On a clean cloth, lay out the rice so that the it will absorb any extra moisture. The grinding process requires that it be damp, but not wet. This is to ensure that it does not clump into a lump.


Step 4 Grind

Separate the rice quantity into two or three parts, so that the grinding will go faster. Too much rice will bog down the motor, causing  over-heating. Finish all of the grinding before proceeding to step 5.


Note: Flour Density

You are the one grinding the rice, which means that you probably know what you will be making with it. Very fine powder is used for cakes or sweet foods. A grainy texture is used for making batters such as   pakora, or putta.


Step 5 Cook/Dry Fry

Heat wok or skillet to a medium heat. Pour flour into the pan, and with a spatula, move the flour back and forth. This will keep it from burning, or clumping up. If the heat is too hot, you will get some flour clumping. Stir in a back and forth direction for ten to fifteen minutes, or until you see that steam begins to rise. Continue for another three minutes. Test the dryness of the flour by pinching a small quantity between your fingers. If the flour is not dry, it will stick together. When your flour is dry, turn off the pan, and stir until the pan cools down, otherwise the flour at the bottom of your pan will scorch.
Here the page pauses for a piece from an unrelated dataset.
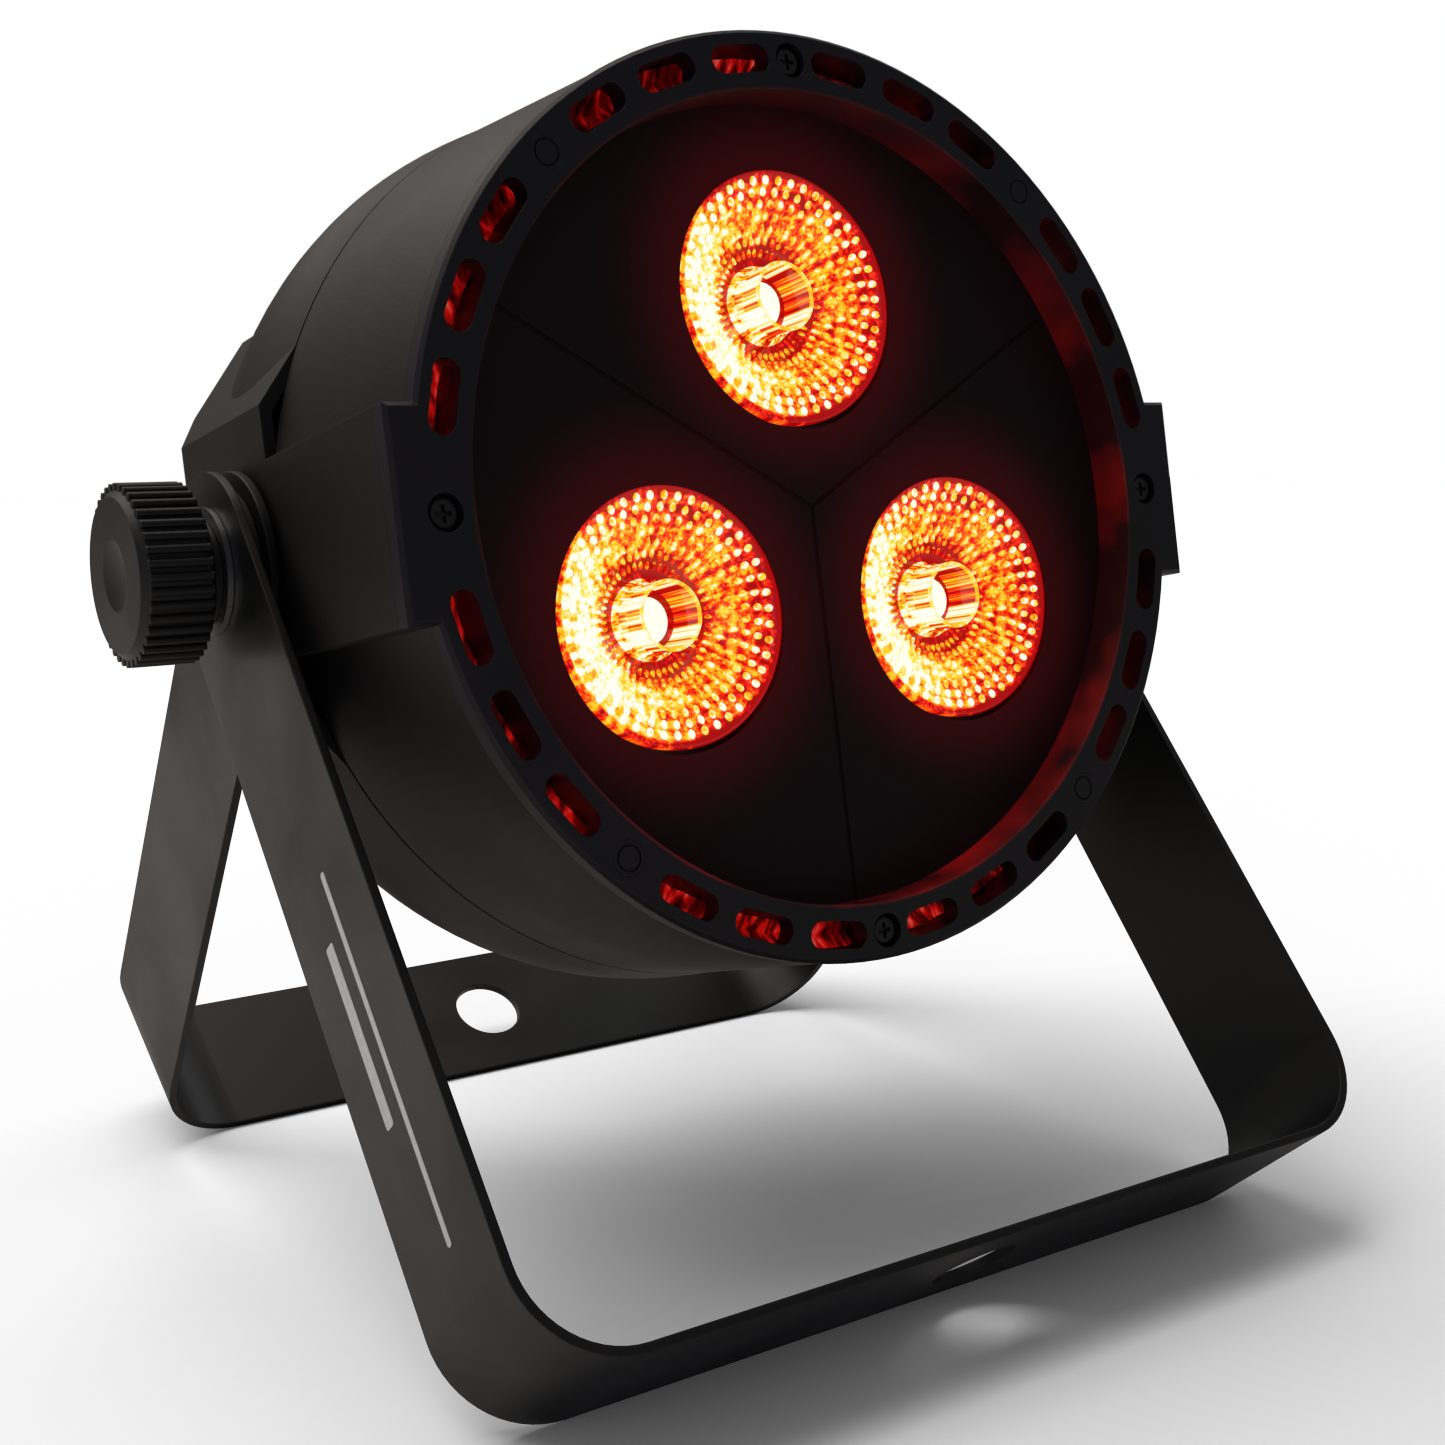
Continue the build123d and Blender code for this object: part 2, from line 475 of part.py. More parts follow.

Step 6 Cooling and Storage

Transfer to a metal or glass bowl for cooling, If all of the water molecules are cooked out of the flour, refrigeration is not needed. For best results, use an airtight container and refrigerator storage.

4 cups Raw Rice yields 6 cups of rice flour.

An Alternate Method:

Wash the rice and soak it for 15 - 20 minutes. Drain the rice and spread it on a cloth for  drying in a shade.  

After 30 mints, grind the dry rice to a smooth powder in your mixer. Take 1 cup at a time and run it and stop in intervals. Else your jar can get overheated and stall.t.

Pass it through a sieve to get the fine powder. And grind again until you get the most of your rice into fine powder.

If you are not going to make a dish out of it right away, store it in an air tight container after its cooled enough.

Another way of making this is by lightly roasting the rice over hot pan for few minutes, grinding it to a fine flour once its cooled. This way you can store for longer days.

Making flour at home is so convenient as it only takes about 15 mins to soak and another 15 mins to dry. And your dish is bound to come out tasty.